Many! Piccolo OS Plus is NOT intended to be a full scale RTOS. (After all, there is a perfectly good free one out there!) There are no device drivers per say. There are some parts of the C libraries that are not thread safe. But most of the SDK will work and C++ will also run just fine. See more details in the Theory of Operation tab in the documentation.

Build Instructions

Make sure you have the Pico C/C++ SDK installed and working on your machine. Getting started with Raspberry Pi Pico is the best place to start.

You need to have PICO_SDK_PATH defined, e.g. export PICO_SDK_PATH=/home/pi/pico/pico-sdk/

Clone the code from the repository. Run cmake and make in the usual way for your development environment.

Credits

Many thanks to Gary Sims for his original inspiration and ongoing support. Excerpts from his documentation are also used here.

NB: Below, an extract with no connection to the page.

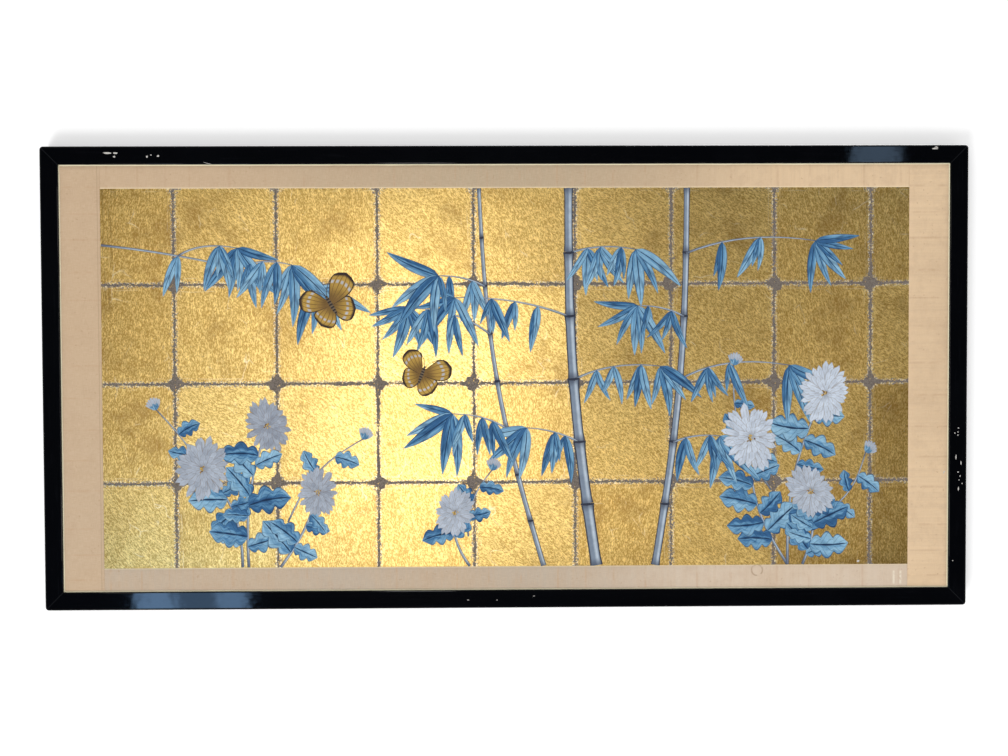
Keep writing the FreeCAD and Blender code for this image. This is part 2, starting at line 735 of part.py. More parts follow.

Thanks also to Bjorn for his interest and encouragement.

Primary Copyrights

Copyright (C) 2022 Keith Standiford 
Copyright (C) 2021,2022 Gary Sims 
All rights reserved.

License - 3-Clause BSD License

Copyright (C) 2022, Keith Standiford
Copyright (C) 2021, 2022 Gary Sims
All rights reserved.

SPDX short identifier: BSD-3-Clause

Additional Copyrights

Some portions of code, intentionally or unintentionally, may or may not be attributed to the following people:
Copyright (C) 2017 Scott Nelson: CMCM - https://github.com/scttnlsn/cmcm
Copyright (C) 2015-2018 National Cheng Kung University, Taiwan: mini-arm-os - https://github.com/jserv/mini-arm-os
Copyright (C) 2014-2017 Chris Stones: Shovel OS - https://github.com/chris-stones/ShovelOS

Release Notes

Version 1.01

  • Refactored the scheduler a bit to improve efficiency.
  • Optimized the non-blocking piccolo_get_signal() function.
  • The scheduler now will not sleep if any task is blocking to receive or send a signal. This improves response time at the expense of power consumption. This behavior can be disabled by setting PICCOLO_OS_NO_IDLE_FOR_SIGNALS to false in piccolo_os.h for lower power consumption if rapid response time is not critical.
  • Cleaned up the timing reports from piccolo_os_demo.
  • Numerous small documentation fixes.

Version 1.02

  • Fixed yet more typos in the documentation.